**Exercise objective**
Copy out all of the data below with no alterations.

==== Given data ====

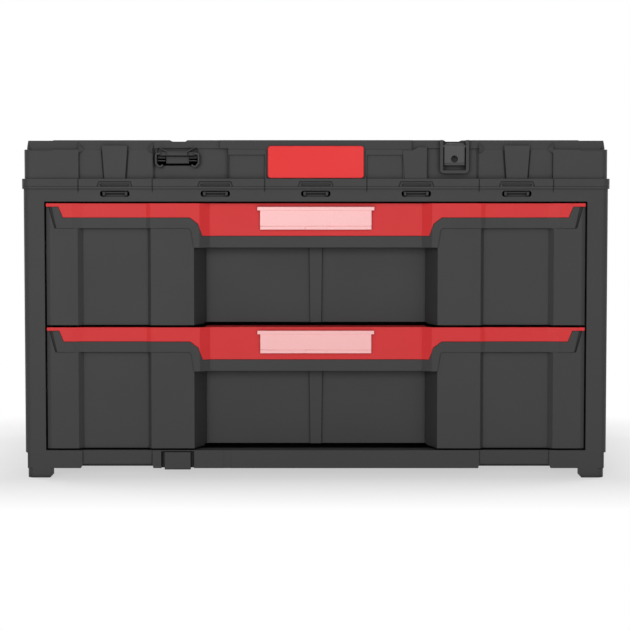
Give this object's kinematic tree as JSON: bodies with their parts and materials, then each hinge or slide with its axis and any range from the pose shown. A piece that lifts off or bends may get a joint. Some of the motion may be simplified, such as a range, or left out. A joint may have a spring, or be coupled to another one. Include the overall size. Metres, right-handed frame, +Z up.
{
  "type": "portable tool box with drawers",
  "caption": "Portable stacking tool box: moulded cabinet with drawers on telescopic slides, clipped cover with a fold-flat carry handle and a stacking flap.",
  "frame": {"origin": "middle of the underside of the feet, centred in width and depth", "axes": "+X to the right as seen from the front, the drawers open towards -Y, +Z up"},
  "size_m": [0.5864, 0.385, 0.3375],
  "materials": {
    "cabinet_plastic": "moulded polypropylene, fine grain",
    "cover_plastic": "moulded polypropylene, fine grain",
    "drawer_plastic": "moulded polypropylene, fine grain",
    "red_plastic": "moulded polypropylene, satin",
    "plate_plastic": "smooth moulded plate, bare",
    "label_plastic": "frosted clear moulding",
    "bracket_plastic": "moulded nylon, satin",
    "flap_plastic": "moulded nylon, satin",
    "handle_plastic": "moulded nylon, satin",
    "soft_rubber": "soft over-moulded sleeve and buffers",
    "slide_steel": "rolled zinc-plated steel",
    "zinc_steel": "zinc-plated steel",
    "cage_plastic": "ball cage of nylon with steel balls"
  },
  "bodies": {
    "root": {"cabinet_shell": "cabinet_plastic", "top_cover": "cover_plastic", "name_plate": "plate_plastic", "coupler_bracket": "bracket_plastic", "stack_hook": "cabinet_plastic", "left_handle_pin": "zinc_steel", "right_handle_pin": "zinc_steel", "flap_pin": "zinc_steel", "slide_screws": "zinc_steel", "slide_bumpers": "soft_rubber", "upper_left_cabinet_rail": "slide_steel", "upper_right_cabinet_rail": "slide_steel", "lower_left_cabinet_rail": "slide_steel", "lower_right_cabinet_rail": "slide_steel"},
    "carry_handle": {"carry_handle": "handle_plastic", "handle_grip": "soft_rubber"},
    "stacking_flap": {"stacking_flap": "flap_plastic"},
    "upper_drawer": {"upper_tub": "drawer_plastic", "upper_grip_trim": "red_plastic", "upper_label_cover": "label_plastic", "upper_screws": "zinc_steel", "upper_left_drawer_rail": "slide_steel", "upper_right_drawer_rail": "slide_steel"},
    "upper_middle_rails": {"upper_left_middle_rail": "slide_steel", "upper_right_middle_rail": "slide_steel"},
    "upper_outer_cages": {"upper_left_outer_cage": "cage_plastic", "upper_right_outer_cage": "cage_plastic"},
    "upper_inner_cages": {"upper_left_inner_cage": "cage_plastic", "upper_right_inner_cage": "cage_plastic"},
    "lower_drawer": {"lower_tub": "drawer_plastic", "lower_grip_trim": "red_plastic", "lower_label_cover": "label_plastic", "lower_screws": "zinc_steel", "lower_left_drawer_rail": "slide_steel", "lower_right_drawer_rail": "slide_steel"},
    "lower_middle_rails": {"lower_left_middle_rail": "slide_steel", "lower_right_middle_rail": "slide_steel"},
    "lower_outer_cages": {"lower_left_outer_cage": "cage_plastic", "lower_right_outer_cage": "cage_plastic"},
    "lower_inner_cages": {"lower_left_inner_cage": "cage_plastic", "lower_right_inner_cage": "cage_plastic"}
  },
  "joints": [
    {"name": "handle_hinge", "type": "hinge", "parent": "root", "child": "carry_handle", "pos_m": [0, 0.022, 0.3235], "axis": [-1, 0, 0], "range_deg": [0, 90]},
    {"name": "flap_hinge", "type": "hinge", "parent": "root", "child": "stacking_flap", "pos_m": [0.1379, -0.1867, 0.3311], "axis": [-1, 0, 0], "range_deg": [0, 165]},
    {"name": "upper_drawer_slide", "type": "slide", "parent": "root", "child": "upper_drawer", "axis": [0, -1, 0], "range_m": [0, 0.28]},
    {"name": "upper_middle_rails_slide", "type": "slide", "parent": "root", "child": "upper_middle_rails", "axis": [0, -1, 0], "range_m": [0, 0.14]},
    {"name": "upper_outer_cages_slide", "type": "slide", "parent": "root", "child": "upper_outer_cages", "axis": [0, -1, 0], "range_m": [0, 0.07]},
    {"name": "upper_inner_cages_slide", "type": "slide", "parent": "root", "child": "upper_inner_cages", "axis": [0, -1, 0], "range_m": [0, 0.21]},
    {"name": "lower_drawer_slide", "type": "slide", "parent": "root", "child": "lower_drawer", "axis": [0, -1, 0], "range_m": [0, 0.28]},
    {"name": "lower_middle_rails_slide", "type": "slide", "parent": "root", "child": "lower_middle_rails", "axis": [0, -1, 0], "range_m": [0, 0.14]},
    {"name": "lower_outer_cages_slide", "type": "slide", "parent": "root", "child": "lower_outer_cages", "axis": [0, -1, 0], "range_m": [0, 0.07]},
    {"name": "lower_inner_cages_slide", "type": "slide", "parent": "root", "child": "lower_inner_cages", "axis": [0, -1, 0], "range_m": [0, 0.21]}
  ],
  "couplings": [
    {"joint": "upper_middle_rails_slide", "follows": "upper_drawer_slide", "ratio": 0.5},
    {"joint": "upper_outer_cages_slide", "follows": "upper_drawer_slide", "ratio": 0.25},
    {"joint": "upper_inner_cages_slide", "follows": "upper_drawer_slide", "ratio": 0.75},
    {"joint": "lower_middle_rails_slide", "follows": "lower_drawer_slide", "ratio": 0.5},
    {"joint": "lower_outer_cages_slide", "follows": "lower_drawer_slide", "ratio": 0.25},
    {"joint": "lower_inner_cages_slide", "follows": "lower_drawer_slide", "ratio": 0.75}
  ]
}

====

**Exercise response**
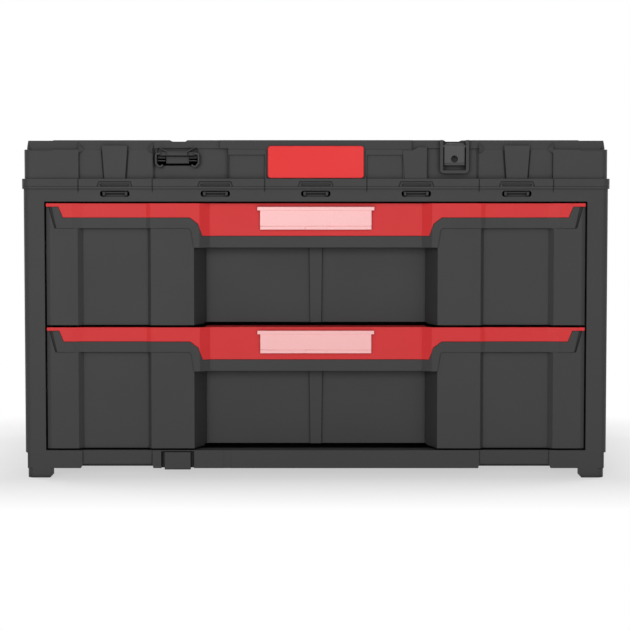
Give this object's kinematic tree as JSON: bodies with their parts and materials, then each hinge or slide with its axis and any range from the pose shown. A piece that lifts off or bends may get a joint. Some of the motion may be simplified, such as a range, or left out. A joint may have a spring, or be coupled to another one. Include the overall size. Metres, right-handed frame, +Z up.
{
  "type": "portable tool box with drawers",
  "caption": "Portable stacking tool box: moulded cabinet with drawers on telescopic slides, clipped cover with a fold-flat carry handle and a stacking flap.",
  "frame": {"origin": "middle of the underside of the feet, centred in width and depth", "axes": "+X to the right as seen from the front, the drawers open towards -Y, +Z up"},
  "size_m": [0.5864, 0.385, 0.3375],
  "materials": {
    "cabinet_plastic": "moulded polypropylene, fine grain",
    "cover_plastic": "moulded polypropylene, fine grain",
    "drawer_plastic": "moulded polypropylene, fine grain",
    "red_plastic": "moulded polypropylene, satin",
    "plate_plastic": "smooth moulded plate, bare",
    "label_plastic": "frosted clear moulding",
    "bracket_plastic": "moulded nylon, satin",
    "flap_plastic": "moulded nylon, satin",
    "handle_plastic": "moulded nylon, satin",
    "soft_rubber": "soft over-moulded sleeve and buffers",
    "slide_steel": "rolled zinc-plated steel",
    "zinc_steel": "zinc-plated steel",
    "cage_plastic": "ball cage of nylon with steel balls"
  },
  "bodies": {
    "root": {"cabinet_shell": "cabinet_plastic", "top_cover": "cover_plastic", "name_plate": "plate_plastic", "coupler_bracket": "bracket_plastic", "stack_hook": "cabinet_plastic", "left_handle_pin": "zinc_steel", "right_handle_pin": "zinc_steel", "flap_pin": "zinc_steel", "slide_screws": "zinc_steel", "slide_bumpers": "soft_rubber", "upper_left_cabinet_rail": "slide_steel", "upper_right_cabinet_rail": "slide_steel", "lower_left_cabinet_rail": "slide_steel", "lower_right_cabinet_rail": "slide_steel"},
    "carry_handle": {"carry_handle": "handle_plastic", "handle_grip": "soft_rubber"},
    "stacking_flap": {"stacking_flap": "flap_plastic"},
    "upper_drawer": {"upper_tub": "drawer_plastic", "upper_grip_trim": "red_plastic", "upper_label_cover": "label_plastic", "upper_screws": "zinc_steel", "upper_left_drawer_rail": "slide_steel", "upper_right_drawer_rail": "slide_steel"},
    "upper_middle_rails": {"upper_left_middle_rail": "slide_steel", "upper_right_middle_rail": "slide_steel"},
    "upper_outer_cages": {"upper_left_outer_cage": "cage_plastic", "upper_right_outer_cage": "cage_plastic"},
    "upper_inner_cages": {"upper_left_inner_cage": "cage_plastic", "upper_right_inner_cage": "cage_plastic"},
    "lower_drawer": {"lower_tub": "drawer_plastic", "lower_grip_trim": "red_plastic", "lower_label_cover": "label_plastic", "lower_screws": "zinc_steel", "lower_left_drawer_rail": "slide_steel", "lower_right_drawer_rail": "slide_steel"},
    "lower_middle_rails": {"lower_left_middle_rail": "slide_steel", "lower_right_middle_rail": "slide_steel"},
    "lower_outer_cages": {"lower_left_outer_cage": "cage_plastic", "lower_right_outer_cage": "cage_plastic"},
    "lower_inner_cages": {"lower_left_inner_cage": "cage_plastic", "lower_right_inner_cage": "cage_plastic"}
  },
  "joints": [
    {"name": "handle_hinge", "type": "hinge", "parent": "root", "child": "carry_handle", "pos_m": [0, 0.022, 0.3235], "axis": [-1, 0, 0], "range_deg": [0, 90]},
    {"name": "flap_hinge", "type": "hinge", "parent": "root", "child": "stacking_flap", "pos_m": [0.1379, -0.1867, 0.3311], "axis": [-1, 0, 0], "range_deg": [0, 165]},
    {"name": "upper_drawer_slide", "type": "slide", "parent": "root", "child": "upper_drawer", "axis": [0, -1, 0], "range_m": [0, 0.28]},
    {"name": "upper_middle_rails_slide", "type": "slide", "parent": "root", "child": "upper_middle_rails", "axis": [0, -1, 0], "range_m": [0, 0.14]},
    {"name": "upper_outer_cages_slide", "type": "slide", "parent": "root", "child": "upper_outer_cages", "axis": [0, -1, 0], "range_m": [0, 0.07]},
    {"name": "upper_inner_cages_slide", "type": "slide", "parent": "root", "child": "upper_inner_cages", "axis": [0, -1, 0], "range_m": [0, 0.21]},
    {"name": "lower_drawer_slide", "type": "slide", "parent": "root", "child": "lower_drawer", "axis": [0, -1, 0], "range_m": [0, 0.28]},
    {"name": "lower_middle_rails_slide", "type": "slide", "parent": "root", "child": "lower_middle_rails", "axis": [0, -1, 0], "range_m": [0, 0.14]},
    {"name": "lower_outer_cages_slide", "type": "slide", "parent": "root", "child": "lower_outer_cages", "axis": [0, -1, 0], "range_m": [0, 0.07]},
    {"name": "lower_inner_cages_slide", "type": "slide", "parent": "root", "child": "lower_inner_cages", "axis": [0, -1, 0], "range_m": [0, 0.21]}
  ],
  "couplings": [
    {"joint": "upper_middle_rails_slide", "follows": "upper_drawer_slide", "ratio": 0.5},
    {"joint": "upper_outer_cages_slide", "follows": "upper_drawer_slide", "ratio": 0.25},
    {"joint": "upper_inner_cages_slide", "follows": "upper_drawer_slide", "ratio": 0.75},
    {"joint": "lower_middle_rails_slide", "follows": "lower_drawer_slide", "ratio": 0.5},
    {"joint": "lower_outer_cages_slide", "follows": "lower_drawer_slide", "ratio": 0.25},
    {"joint": "lower_inner_cages_slide", "follows": "lower_drawer_slide", "ratio": 0.75}
  ]
}